As has always been the case, large patent portfolios – in both the number of patents and the number of claims – are generally considered stronger because they are more difficult and expensive to challenge. This is particularly true in an AIA trial where there are strict page limits and a limit of one challenged patent per proceeding.5 Moreover, the cost of requesting and instituting AIA trials is also directly related to the number of claims challenged; for instance, there are additional fees if more than twenty claims are challenged. Accordingly, a large number of claims may act as a deterrent to the filing of an AIA petition on all of the claims. As such, appropriate growth of your patent portfolio may be even more important now.

Venable's patent prosecution attorneys can assist with developing a strategy to strengthen and protect your patent portfolio against the threat of post-grant challenges.

1 A term coined by Federal Circuit Chief Judge Randall Rader at the AIPLA annual meeting in October 2013.
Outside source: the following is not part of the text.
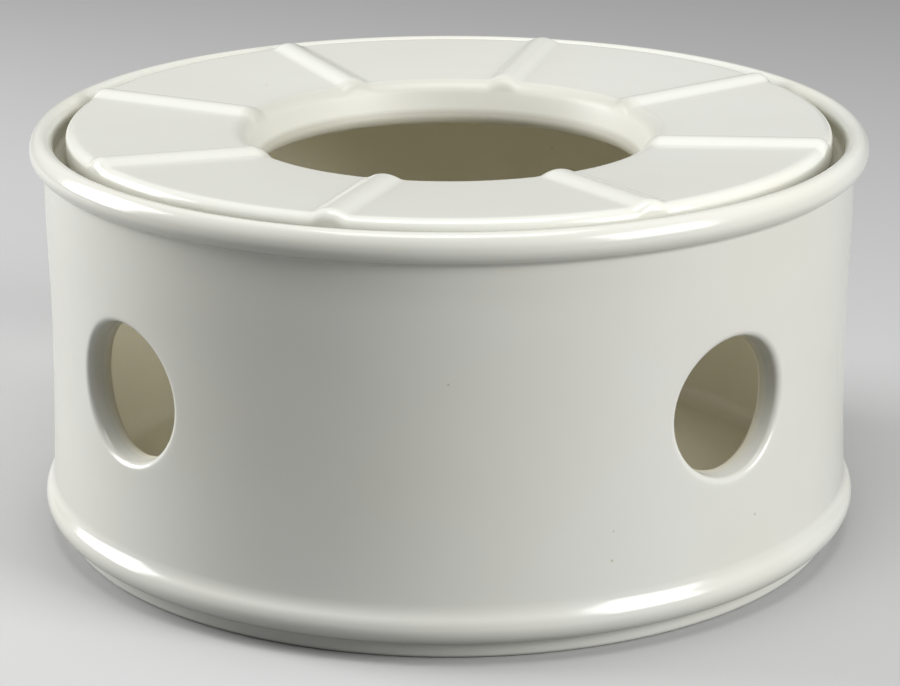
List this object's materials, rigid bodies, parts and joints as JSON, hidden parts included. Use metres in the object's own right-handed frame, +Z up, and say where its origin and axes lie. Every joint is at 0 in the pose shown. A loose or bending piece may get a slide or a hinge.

2 See 37 C.F.R. § 42.100(b) (IPR); 37 C.F.R. § 42.200(b) (PGR); 37 C.F.R. § 42.300(b) (CBM reviews).

3 In CBM reviews, 64% of the decisions have relied on 35 U.S.C. § 103(a). In IPR, 86% of the decisions have relied on 35 U.S.C. § 103(a). See earlier article ( Unlike CBM reviews, IPRs are only limited to prior art as grounds for invalidity.

4 In a request ex parte reexamination, a patentee has to identify "each substantial new question of patentability based on prior patents and printed publications." 37 C.F.R. §1.510(b)(1). Similarly, a reissue application may only be filed if a "patent is, through error, deemed wholly or partly inoperative or invalid." 35 U.S.C. § 251.

5 The page limits are as follows: IPR – 60 pages; PGR and CBM – 80 pages. 37 C.F.R. § 42.24 (a) (i)-(iii).